500.17 Discretionary proceedings to review certified questions from Federal courts and other courts of last resort.
(a) Whenever it appears to the Supreme Court of the United States, any United States Court of Appeals, or a court of last resort of any other state that determinative questions of New York law are involved in a cause pending before it for which there is no controlling precedent of the Court of Appeals, such court may certify the dispositive questions of law to the Court of Appeals.

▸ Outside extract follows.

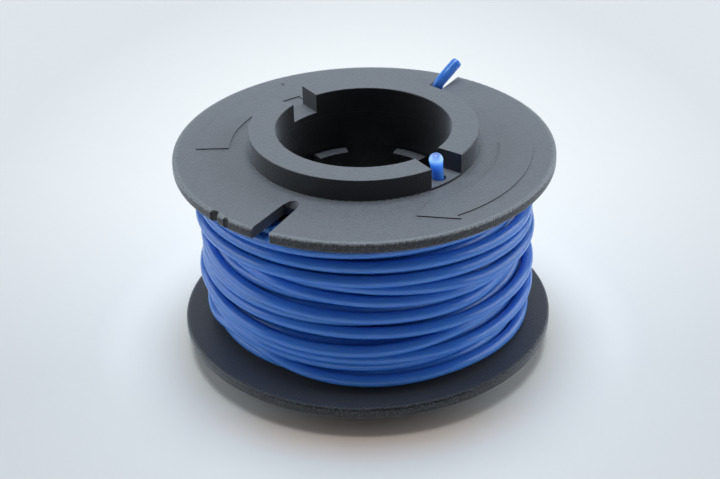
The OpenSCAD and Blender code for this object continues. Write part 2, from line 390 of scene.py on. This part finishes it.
# %% [markdown]
# ## Where each turn lies
# The winder lays one long line, clockwise, from the lower flange up. It isn't
# laid evenly: turns crowd together in places and leave wide grooves in others.
# A plain helix would look machine-made. So the list holds the height of each
# turn's middle, in millimetres, at eleven places along the front, given as
# angles about the axis. Between them the line runs straight, and a moving
# average then bends it as gently as stiff line bends.

# %% Heights of the turns
line_d = 0.00165
line_r = line_d / 2
turns_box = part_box("line_outer_turns")
turns_r = turns_box[1][0] - line_r
front_places = (345, 330, 315, 300, 285, 270, 255, 240, 225, 210, 195)
front_heights = (
    (5.7, 6.0, 6.45, 6.75, 6.5, 6.45, 6.75, 7.4, 8.5, 9.0, 6.9),
    (8.9, 9.25, 9.4, 9.3, 8.95, 8.85, 8.95, 9.2, 9.65, 10.2, 10.3),
    (10.0, 10.2, 10.3, 10.4, 10.4, 10.35, 10.4, 10.6, 11.15, 11.75, 11.9),
    (12.5, 12.95, 12.85, 12.5, 12.05, 11.8, 11.8, 12.0, 12.45, 12.95, 13.4),
    (13.6, 14.0, 14.15, 14.25, 14.35, 14.55, 14.8, 14.95, 14.9, 15.0, 15.25),
    (17.9, 17.1, 16.3, 16.35, 16.6, 16.8, 17.05, 17.35, 17.8, 18.4, 19.1),
    (18.3, 18.3, 18.3, 18.6, 19.0, 19.45, 19.9, 20.35, 20.8, 21.2, 21.3),
    (18.9, 19.2, 19.6, 20.3, 20.9, 21.45, 21.9, 22.2, 22.3, 22.2, 22.0),
    (20.7, 21.4, 21.85, 22.25, 22.65, 22.9, 23.05, 23.1, 23.0, 22.8, 22.6),
    (22.55, 23.4, 23.95, 24.4, 24.7, 24.85, 24.9, 24.9, 24.85, 24.7, 24.4),
    (26.2, 26.6, 27.0, 27.3, 27.3, 27.15, 26.95, 26.75, 26.55, 26.4, 26.5),
)
slot_angle = 59.6
leaves_before_slot = 1.75e-3
free_start_angle = slot_angle + math.degrees(leaves_before_slot / turns_r)
line_start_angle = 110.0
steps_per_turn = 120
print(len(front_heights), "turns, of radius", round(turns_r * 1000, 2), "mm")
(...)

(b) The certifying court shall prepare a certificate which shall contain the caption of the case, a statement of facts setting forth the nature of the cause and the circumstances out of which the questions of New York law arise, and the questions of New York law, not controlled by precedent, which may be determinative, together with a statement as to why the issue should be addressed in the Court of Appeals at this time.
(c) The certificate, certified by the Clerk of the certifying court under its official seal, together with the original or copies of all relevant portions of the record and other papers before the certifying court, as it may direct, shall be filed with the Clerk of the Court of Appeals.
(d) The Court of Appeals, on its own motion, will examine the merits presented by the certified question, first to determine whether to accept the certification, and second, the review procedure to be followed in determining the merits.
(e) The Court shall instruct the Clerk to request any additional papers which it requires for its review. Time periods for filing of papers and calendaring of any hearings directed by the Court shall be on notice given by the Clerk of the Court.
(f) If the constitutionality of an act of the Legislature of this state affecting the public interest is involved in a certification to which the State of New York or an agency is not a party, the Clerk of the Court of Appeals shall notify the Attorney General in accordance with the provisions of Executive Law, '71.
(g) When a determination is rendered by the Court of Appeals with respect to the questions certified, it shall be sent by the Clerk of the Court of Appeals to the certifying court.